* [Information provided]:
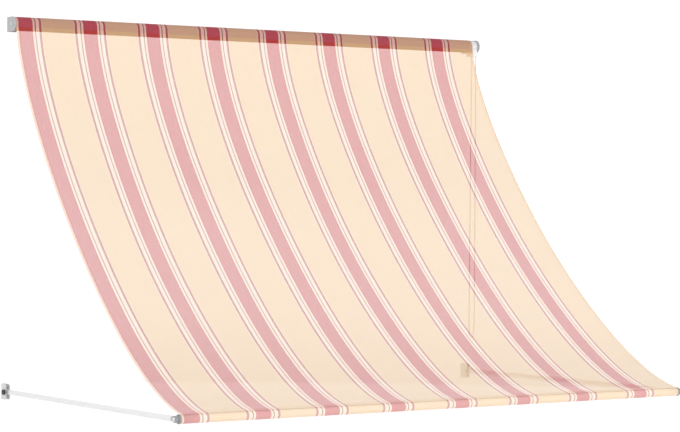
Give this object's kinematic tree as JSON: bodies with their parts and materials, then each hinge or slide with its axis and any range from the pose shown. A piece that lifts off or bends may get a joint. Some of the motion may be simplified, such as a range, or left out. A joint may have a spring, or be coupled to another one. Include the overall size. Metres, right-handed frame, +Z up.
{
  "type": "drop-arm fabric awning",
  "caption": "Wall-mounted drop-arm awning: striped cloth runs from a cord-driven roller to a front bar on two hinged arms that fold up under the roller.",
  "frame": {"origin": "on the wall plane, midway between the two arm pivots and at their height", "axes": "+Z up, -Y out from the wall, +X to the right for someone facing the awning"},
  "size_m": [2.3744, 1.5628, 1.5825],
  "materials": {
    "white_paint": "satin powder coat",
    "zinc": "satin zinc",
    "grey_casting": "satin grey paint",
    "black_plastic": "fine matte",
    "white_plastic": "semi-gloss",
    "striped_cloth": "woven, cream with red stripes",
    "cord": "braided"
  },
  "bodies": {
    "wall_frame": {"upper_bracket_left": "white_paint", "upper_bracket_right": "white_paint", "lower_bracket_left": "white_paint", "lower_bracket_right": "white_paint", "drive_housing": "white_plastic", "housing_screw_1": "zinc", "housing_screw_2": "zinc", "idle_pin": "zinc", "operating_cord": "cord", "pivot_bolt_left": "zinc", "pivot_bolt_right": "zinc", "washer_left_inner": "black_plastic", "washer_left_outer": "black_plastic", "washer_right_inner": "black_plastic", "washer_right_outer": "black_plastic", "awning_cloth": "striped_cloth"},
    "arms": {"arm_left": "white_paint", "arm_right": "white_paint", "arm_foot_left": "grey_casting", "arm_foot_right": "grey_casting", "bar_corner_left": "black_plastic", "bar_corner_right": "black_plastic", "bar_bolt_left": "zinc", "bar_bolt_right": "zinc", "front_bar": "white_paint", "hem_sleeve": "striped_cloth"},
    "roller": {"roller_tube": "zinc", "roller_plug_left": "black_plastic", "roller_plug_right": "black_plastic", "drive_pulley": "white_plastic", "cloth_roll": "striped_cloth"},
    "knob_left": {"clamp_knob_left": "black_plastic"},
    "knob_right": {"clamp_knob_right": "black_plastic"}
  },
  "joints": [
    {"name": "arms_fold", "type": "hinge", "parent": "wall_frame", "child": "arms", "pos_m": [0, -0.045, 0], "axis": [-1, 0, 0], "range_deg": [0, 83.5]},
    {"name": "roller_spin", "type": "hinge", "parent": "wall_frame", "child": "roller", "pos_m": [0, -0.055, 1.52], "axis": [-1, 0, 0], "range_deg": [0, 4200]},
    {"name": "knob_left_turn", "type": "hinge", "parent": "wall_frame", "child": "knob_left", "pos_m": [-1.1633, -0.045, 0], "axis": [-1, 0, 0], "range_deg": [0, 360]},
    {"name": "knob_right_turn", "type": "hinge", "parent": "wall_frame", "child": "knob_right", "pos_m": [1.1633, -0.045, 0], "axis": [1, 0, 0], "range_deg": [0, 360]}
  ],
  "couplings": [
    {"joint": "roller_spin", "follows": "arms_fold", "ratio": 50}
  ]
}
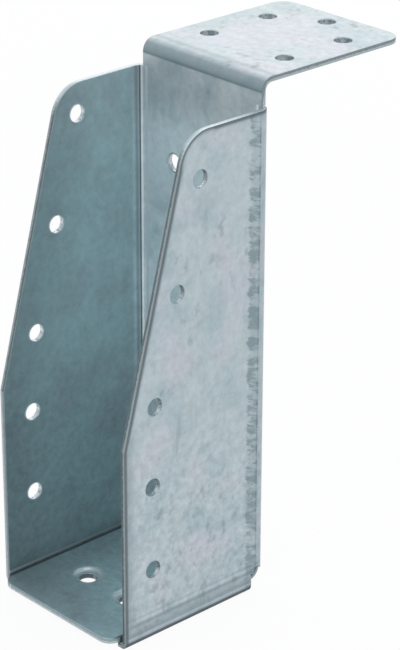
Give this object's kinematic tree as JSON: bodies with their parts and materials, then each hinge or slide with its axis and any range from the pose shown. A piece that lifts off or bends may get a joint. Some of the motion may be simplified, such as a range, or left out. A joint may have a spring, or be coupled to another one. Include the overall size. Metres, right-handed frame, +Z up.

* [What the exercise asks]:
Output the data above exactly, please, line for line.

* [Solution to the exercise]:
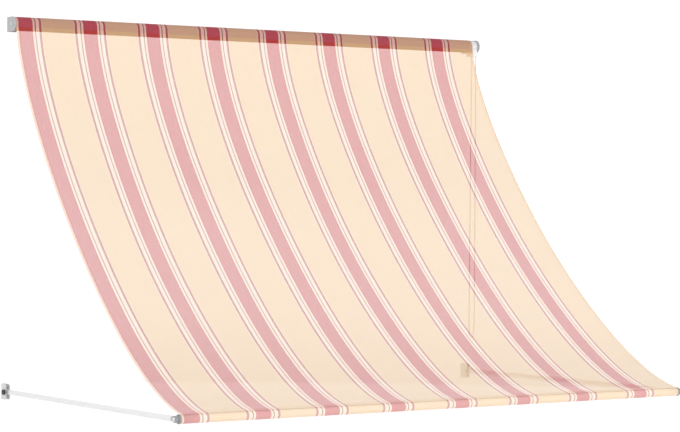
Give this object's kinematic tree as JSON: bodies with their parts and materials, then each hinge or slide with its axis and any range from the pose shown. A piece that lifts off or bends may get a joint. Some of the motion may be simplified, such as a range, or left out. A joint may have a spring, or be coupled to another one. Include the overall size. Metres, right-handed frame, +Z up.
{
  "type": "drop-arm fabric awning",
  "caption": "Wall-mounted drop-arm awning: striped cloth runs from a cord-driven roller to a front bar on two hinged arms that fold up under the roller.",
  "frame": {"origin": "on the wall plane, midway between the two arm pivots and at their height", "axes": "+Z up, -Y out from the wall, +X to the right for someone facing the awning"},
  "size_m": [2.3744, 1.5628, 1.5825],
  "materials": {
    "white_paint": "satin powder coat",
    "zinc": "satin zinc",
    "grey_casting": "satin grey paint",
    "black_plastic": "fine matte",
    "white_plastic": "semi-gloss",
    "striped_cloth": "woven, cream with red stripes",
    "cord": "braided"
  },
  "bodies": {
    "wall_frame": {"upper_bracket_left": "white_paint", "upper_bracket_right": "white_paint", "lower_bracket_left": "white_paint", "lower_bracket_right": "white_paint", "drive_housing": "white_plastic", "housing_screw_1": "zinc", "housing_screw_2": "zinc", "idle_pin": "zinc", "operating_cord": "cord", "pivot_bolt_left": "zinc", "pivot_bolt_right": "zinc", "washer_left_inner": "black_plastic", "washer_left_outer": "black_plastic", "washer_right_inner": "black_plastic", "washer_right_outer": "black_plastic", "awning_cloth": "striped_cloth"},
    "arms": {"arm_left": "white_paint", "arm_right": "white_paint", "arm_foot_left": "grey_casting", "arm_foot_right": "grey_casting", "bar_corner_left": "black_plastic", "bar_corner_right": "black_plastic", "bar_bolt_left": "zinc", "bar_bolt_right": "zinc", "front_bar": "white_paint", "hem_sleeve": "striped_cloth"},
    "roller": {"roller_tube": "zinc", "roller_plug_left": "black_plastic", "roller_plug_right": "black_plastic", "drive_pulley": "white_plastic", "cloth_roll": "striped_cloth"},
    "knob_left": {"clamp_knob_left": "black_plastic"},
    "knob_right": {"clamp_knob_right": "black_plastic"}
  },
  "joints": [
    {"name": "arms_fold", "type": "hinge", "parent": "wall_frame", "child": "arms", "pos_m": [0, -0.045, 0], "axis": [-1, 0, 0], "range_deg": [0, 83.5]},
    {"name": "roller_spin", "type": "hinge", "parent": "wall_frame", "child": "roller", "pos_m": [0, -0.055, 1.52], "axis": [-1, 0, 0], "range_deg": [0, 4200]},
    {"name": "knob_left_turn", "type": "hinge", "parent": "wall_frame", "child": "knob_left", "pos_m": [-1.1633, -0.045, 0], "axis": [-1, 0, 0], "range_deg": [0, 360]},
    {"name": "knob_right_turn", "type": "hinge", "parent": "wall_frame", "child": "knob_right", "pos_m": [1.1633, -0.045, 0], "axis": [1, 0, 0], "range_deg": [0, 360]}
  ],
  "couplings": [
    {"joint": "roller_spin", "follows": "arms_fold", "ratio": 50}
  ]
}
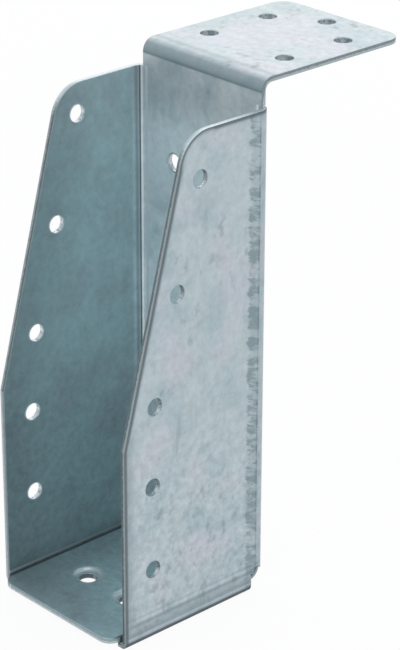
Give this object's kinematic tree as JSON: bodies with their parts and materials, then each hinge or slide with its axis and any range from the pose shown. A piece that lifts off or bends may get a joint. Some of the motion may be simplified, such as a range, or left out. A joint may have a spring, or be coupled to another one. Include the overall size. Metres, right-handed frame, +Z up.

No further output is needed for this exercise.